Sharonell Fulton, who has fostered over 40 children in 25 years through the agency, is also a party to the lawsuit.
“Catholic Social Services has meant so much to me and to the children I’ve loved and cared for,” she said. “I don’t understand why the city is threatening to shut down the agency that has given hope and a family to so many children.”
According to Becket’s July 16 motion to appeal Judge Tucker’s ruling, the city’s action violates both Pennsylvania law and the U.S. Constitution. The motion objected that the U.S. district court did not cite recent Supreme Court religious liberty and free speech decisions like Masterpiece Cakeshop v. Colorado Civil Rights Commission and Trinity Lutheran Church of Columbia, Inc. v. Comer.
A June hearing showed that the city policy is “directly motivated by religious hostility” and showed that “high-ranking City officials have criticized Catholic Social Services’ religious beliefs,” Becket’s motion charged.
The Catholic agency has been “the target of coordinated actions by every branch of city government,” Becket’s motion continued. It cited the city council’s passage of a resolution against “discrimination that occurs under the guise of religious freedom,” as well as other actions.

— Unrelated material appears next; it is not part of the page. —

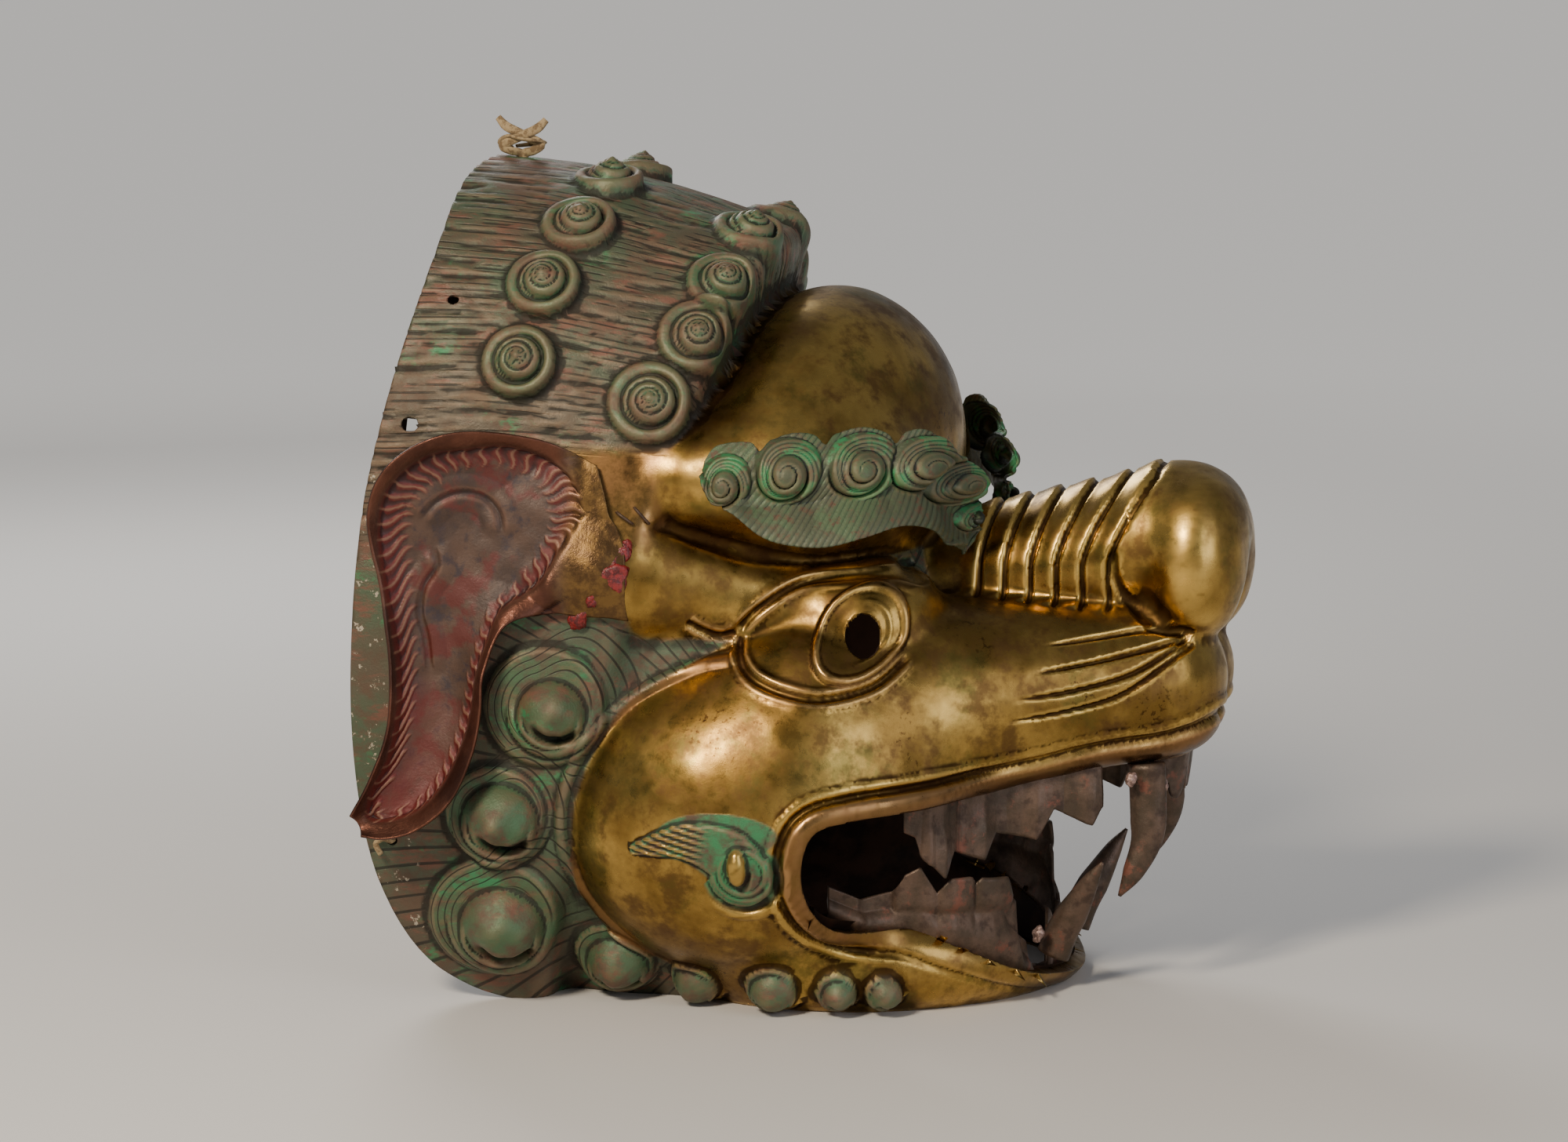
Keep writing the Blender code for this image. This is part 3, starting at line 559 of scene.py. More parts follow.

For instance, the Philadelphia Department of Human Services commissioner summoned the Catholic agency’s leadership to its headquarters, accused them of not following “the teachings of Pope Francis,” and telling them it was “not 100 years ago.”
The city told the agency that future contracts would explicitly require agencies to certify same-sex couples and that the city “has no intention of granting an exception” to the Catholic organization. The motion to appeal charged that the refusal to grant an exemption failed to pass legal scrutiny, given the existence of other relevant secular exemptions. It added that the city targeted religious agencies, not secular ones, for investigation.
The Catholic program will be forced to close if the contract isn’t restored. It has asked the Court of Appeals for the Third Circuit to issue an order by Aug. 2. The new policy has already forced the agency to move two employees to other offices in the archdiocese, Lori Windham, senior counsel at Becket, told the Philadelphia Inquirer.
Windham praised foster parents like Cecelia Paul, who has fostered over 100 children, and is another plaintiff in the suit.
“Foster children deserve loving homes, and foster parents like Ms. Paul have been waiting with open arms to welcome them,” said Windham. “But the trial court allowed the city to continue its harmful policy – a decision we expect to change with this appeal.”
Catholic Social Services has worked in the city for more than a century and has partnered with the City of Philadelphia for 50 years. The agency cannot provide foster services at all without a city contract. The agency aids the foster families it works with through provision of resources, training and guidance. The agency does this work because of its religious beliefs, Becket said.
In 2017 the Catholic agency placed 266 children and aided more than 2,200 children in the Philadelphia area.
Catholic Social Services has not been the subject of discrimination complaints by same-sex couples. The agency says that it assists all children in need, regardless of a child’s race, color, sex, religion, sexual orientation or gender identity.
In March, the Philadelphia Inquirer and Daily News reported that both the Catholic agency and Bethany Christian Services had a policy not to place children with same-sex couples. In response, Bethany Christian Services changed its policy. The city works with 29 foster care agencies in all.
At the time of the March news report, Department of Human Services spokeswoman Heather Keafer said both groups’ positions was “deeply concerning,” considering the city’s ongoing effort to recruit more self-identified LGBTQ people to become foster parents.
The American Civil Liberties Union of Pennsylvania has backed the city and has said the case could have consequences for similar cases in Michigan and Texas.
The conflict comes amid a strong political push to limit religious freedom protections. Millions of dollars in grants have helped fund efforts to argue against religious freedom considered discriminatory on LGBT issues and reproductive rights. CNA has recorded about $8.5 million in foundation grants earmarked for such purposes, including grants to the American Civil Liberties Union.
Catholic adoption and foster agencies in other states have been shut down or defunded because they do not place children with same-sex couples.